Each insert is small; the volume is enormous.

Queries

- Aggregations over time windows: "average CPU per minute over last hour"

- Recent data dominates: "last 5 minutes" is queried more than "last 5 years"

- Downsampling: convert high-resolution data to lower resolution for older data

Lifecycle

Data has retention: keep raw for 30 days, downsampled for 1 year, monthly aggregates for 5 years. Older data automatically deleted.

Why general-purpose databases struggle

Index size

A typical PostgreSQL setup with B-tree indexes on timestamp + tags: indexes get huge as data grows. Inserts slow.

Aggregations

Computing "average over 1 hour" requires scanning many rows. Without specialized storage, slow.

Compression

Time-series data compresses extremely well (similar values close in time). General DBs don't optimize for this.

Retention

Deleting old data is expensive in MVCC databases.
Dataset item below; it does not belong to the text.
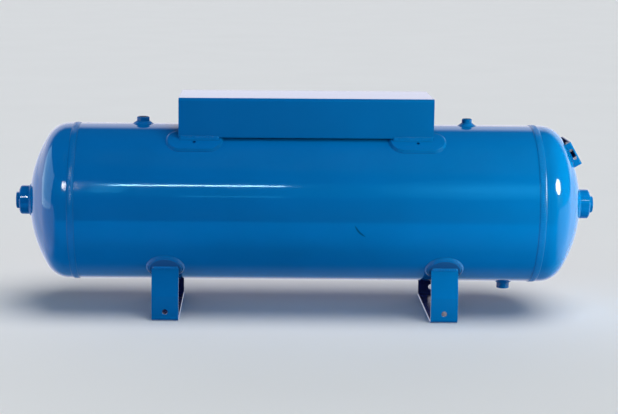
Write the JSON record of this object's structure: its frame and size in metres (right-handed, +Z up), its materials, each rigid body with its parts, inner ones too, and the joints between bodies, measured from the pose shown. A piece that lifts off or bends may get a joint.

Time-series DBs handle this efficiently via partitioning.

The major options

InfluxDB

Purpose-built time-series database. Tag-based; SQL-like query language (Flux); good performance.

InfluxDB 1.x vs. 2.x: significant changes; the v2 API is different. Pick deliberately.

TimescaleDB

PostgreSQL extension. Time-series features (chunked storage, automatic partitioning) on top of PostgreSQL.

For organizations that want PostgreSQL ecosystem + time-series performance.

Prometheus

Metrics-focused. Pull-based (scrapes targets). Built-in query language (PromQL). Limited durability — typically used with long-term storage backend (Thanos, Cortex, Mimir).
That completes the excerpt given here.